Northrop Grumman, Gulfstream Aerospace, Boeing, Textron, Bombardier, and Lockheed Martin are among the major aircraft manufacturers in North America. The aircraft OEMs have various manufacturing facilities in the region. Each manufacturing facility produces significant volumes of aircraft models, which need maintenance and repair. Thus, all these factors drive the growth of the aircraft engine MRO market and are projected to offer growth opportunities for the market players during the forecast period. In addition, the presence of the significant aircraft engine MRO market players in North America, such as Delta Air Lines, Inc.; Raytheon Technologies Corporation; and General Electric, is propelling the market growth.

According to the General Aviation Manufacturers Association (GAMA), the general aviation industry contributes more than US$ 247 billion in the US economy annually and employed more than 1.2 million people in 2018. In the US, every year, general aviation aircraft log 25.5 million flight hours of which two-thirds of this traffic is for business purposes. Moreover, in 2020, there were more than 440,000 general aviation aircraft in the worldwide fleet, ranging from small training aircraft and helicopters to intercontinental business jets, which are propelling the demand for aircraft engines MRO services. Canadian and the US-based airlines, such as Delta Air Lines, American Airlines, Air Canada, United Airlines, and Southwest Airlines, have placed numerous orders for commercial aircraft scheduled to be delivered between 2021 and 2025. For instance, Delta Airlines placed an order of 95 A220 aircraft, out of which 12 A220 aircraft were supplied by May 2020, and the rest are scheduled to be delivered by the end of 2023. United Airlines focuses on replacing some of its aging Boeing 767s and 757s with new aircraft, such as the Boeing 787 or long-range A321LR, which increases the repair and maintenance of an aircraft. Thus, the increasing number of aircraft orders and rising production of aircraft for commercial and military applications would drive the growth of the aerospace engine MRO market in the region in the coming years. Further, with the rising aircraft fleet, the MRO service providers are also expanding their presence across North America to cater to the growing demand for commercial aircraft engine MRO services.

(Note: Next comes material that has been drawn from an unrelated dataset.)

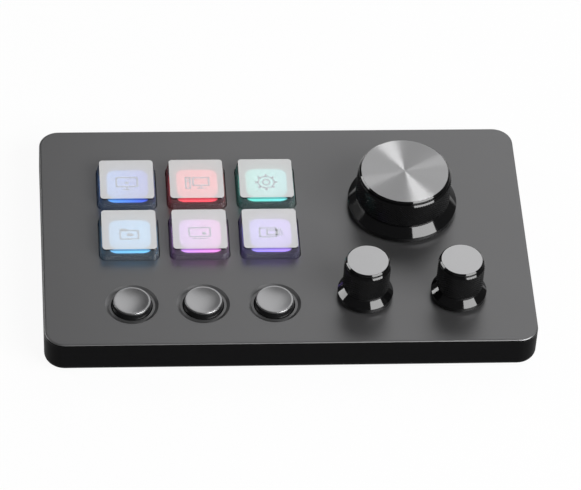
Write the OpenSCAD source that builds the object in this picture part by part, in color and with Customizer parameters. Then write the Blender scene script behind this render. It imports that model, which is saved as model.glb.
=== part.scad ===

The top five companies in the market are Delta Airlines, Inc.; GE Aviation; CFM International; Lufthansa Technik; MTU Aero Engines AG; SIA Engineering Company; Sigma Aerospace; Safran S.A.; Raytheon Technologies Corporation and Rolls–Royce PLC. The above listing of key players is derived by considering multiple factors such as overall market insights, dynamic trends, revenue, current general aviation portfolio, new product launches, market initiatives, investment in technology up-gradation, mergers & acquisitions, and other joint activities. A few of the important market initiatives and product developments from the industry are mentioned below:  





MTU Maintenance and the Nayak Group has entered into the collaborative agreement to provide a larger range of services to each of their distinct target groups.



SIA Engineering (SIAEC) has opened its new aircraft engine services facility in Singapore, to provide maintenance to French aerospace engine manufacturer Safran Aircraft Engines (SAE).



Standard Aero and Mint Turbines have been chosen by GE Aviation as its recommended MRO and limited scope service providers for restricted category and public use T700 engine operators in the United States, respectively.